Like if i say the Diceman, mister G knows immediately who i mean, but the majority, will not.

Then, reading the second poem, the first thing to hit was he and thinking, why?

i wondered if it was a he, or S had projected the sex onto - what may have been a her, if the gender was unknown.

Then reading the part of the post which as a competing bore, i found fascinating, the human, real life, it happened'ness of two poets, and having met S myself very very briefly, found the courage to speak and george being kind enough to not make me appear as an idiot, which was well within his power, at a Trinity reading last year, in my imagination at least, having some connection to Hecht, the anima in me, the woman. According to wiki, that's what they are, our opposites within, so the daemon of a woman is male and vice versa.

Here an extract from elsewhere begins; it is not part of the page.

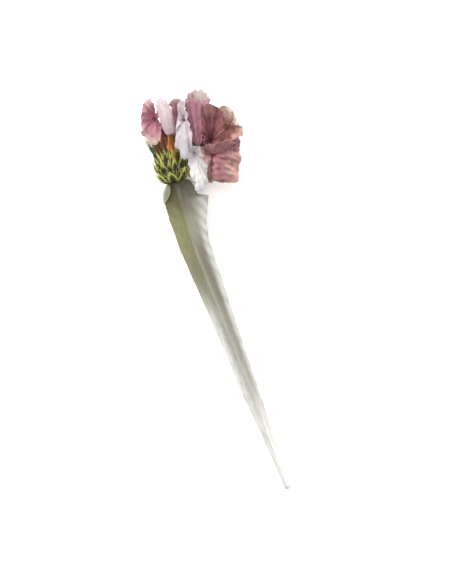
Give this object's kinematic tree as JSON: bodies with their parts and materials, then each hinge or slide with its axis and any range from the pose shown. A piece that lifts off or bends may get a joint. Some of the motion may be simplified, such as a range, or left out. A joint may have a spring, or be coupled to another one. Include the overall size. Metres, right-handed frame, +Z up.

Then, going to the link and the sex not revealed and thinking, how to respond?

dings gug is the sequence of letters in the word verification


rymin 'n timin - Marty Mulligan from Mullingar line that, who's billed the godfater of Irish slam.

Gwil W said...

One time I saw a dead hedgehog squashed in the road; it looked a lot like a toilet brush. But we drivers will never admit to doing it. Guilt or ignorance?